His subsequent job in corporate management collapsed in the tech crash of the early 2000s and the bursting bubble led him to pursue the CFA charter on a whim. As he was working in finance and coding strategic projects, he got deeper and deeper into business analytics. His work was driven by systems and business model forecasting, and he was defining and tracking key performance indicators. With the CFA charter, an MBA, coding experience and education, and experience working in banking space with statistics-based programs, the analytics bug bit him. “I finished the CFA Program but had no interest in traditional portfolio management,” he says. “In fact, I was doing work in the banking space and working with a statistics-based program to contextualize a lot of the business issues.”

Krishnamurthy traveled a similar path. With a BS in mechanical engineering and master’s degrees in both computer science and computer systems, he pursued an MBA. During the business administration masters’ program, he joined a team from Babson College that won the first CFA Institute Investment Research Challenge in 2007. “I was a quant first, trained in computer science,” he says. “We were applying financial models to investing. We analyzed a proposed divestiture for ADI and won because the judges hadn’t seen anything like it.” Krishnamurthy says he was lucky to work on his team with a fundamental analyst as the team analyzed drivers of the company: “I still look at the CFA Program as the basis for rapidly understanding financial markets and underlying relationships.”

McAuley has a BA in international finance and then got an MBA from Wharton. For his senior thesis in undergraduate school, he and a partner analyzed the leveraged ETF, a fairly new financial product at the time. Few people understood how to use the new vehicle and even fewer understood the risks. Through analysis and modeling, the pair learned that the relationship between the underlying assets and the leveraged ETF broke down over time because of the volatility of the underlying assets.

To accomplish the research, McAuley taught himself statistics, math, and programming. Out of school, he convinced Verus Analytics (founded by serial fintech entrepreneur Dr. Carr Bettis) to hire him without a computer science degree or PhD. “While I was the only person without a PhD, I was not the only person without the CFA charter,” says McAuley. “I learned to write algorithms, but I couldn’t have done that without knowing how to pore through financial statements. The CFA Program was directly pertinent to being able to apply the technical skills at the job.”
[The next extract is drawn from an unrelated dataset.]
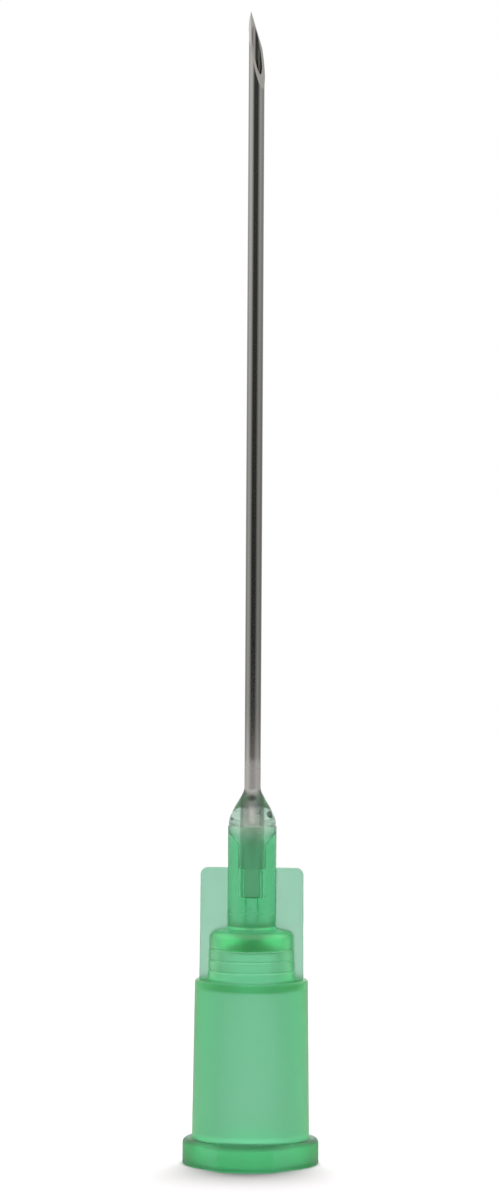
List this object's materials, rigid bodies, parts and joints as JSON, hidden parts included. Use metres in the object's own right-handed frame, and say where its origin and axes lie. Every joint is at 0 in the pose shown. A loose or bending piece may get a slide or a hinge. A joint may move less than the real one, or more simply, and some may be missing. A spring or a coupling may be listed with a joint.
{
  "type": "hypodermic needle",
  "caption": "Green locking hypodermic needle without its cap: ringed translucent hub with side wings and a lugged flange, clear bonding plug, and a steel cannula ground to a lancet point.",
  "frame": {"origin": "centre of the hub's open mouth, on the surface that the needle stands on", "axes": "+Z along the cannula towards its point, X across the two wings, Y through the two lugs of the flange, with the bevel looking between +X and -Y"},
  "size_m": [0.0068, 0.0078, 0.0568],
  "materials": {
    "hub_plastic": "frosted translucent green polypropylene, clearer in the nose and the wings",
    "cannula_steel": "drawn and polished stainless steel, ground bright at the point and blasted matt just above the bond",
    "clear_adhesive": "clear glossy cured epoxy"
  },
  "bodies": {
    "root": {"hub": "hub_plastic", "cannula": "cannula_steel", "adhesive": "clear_adhesive"}
  },
  "joints": []
}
Now, as director of data science at Wealthfront, McAuley looks for one skill above all others—a potential hire’s desire to learn on their own. He sees prospects from business school who want to make the transition into an analytics role. They’ve taught themselves how to automate, or maybe they’ve written a script to enter data. They’re spending time with online courses in basic type machine learning or R or Python. With these skills, according to McAuley, a job candidate is 80% to 90% of the way to being qualified. When he sees CFA charterholders applying to work as one of his four team members, he knows they’ve satisfied both the requirement of being passionate about finance and a mastery of basic statistics. “They’ve also worked a few years and have spent three years of intense self-study,” says McAuley. “They’ve suffered through the program and that proves they’re going to keep learning.”

For those who want to go into data science, finance and fintech are relatively untapped areas, according to McAuley. And though he gets 30 applicants for each job he posts, he realizes a career in finance isn’t as sexy as working for other, more well-known consumer applications, at least at first glance. But with developing fintech comes greater opportunity.

“Finance is one of the last industries to be impacted,” McAuley says. “At Facebook, you might be part of a team of hundreds and hundreds stuck on optimizing a search function bar. In finance, even as an intern in data science today, you will be working on projects that change the direction of not just your business but of the industry.

“It might be riskier,” he adds, “but with risk comes reward.”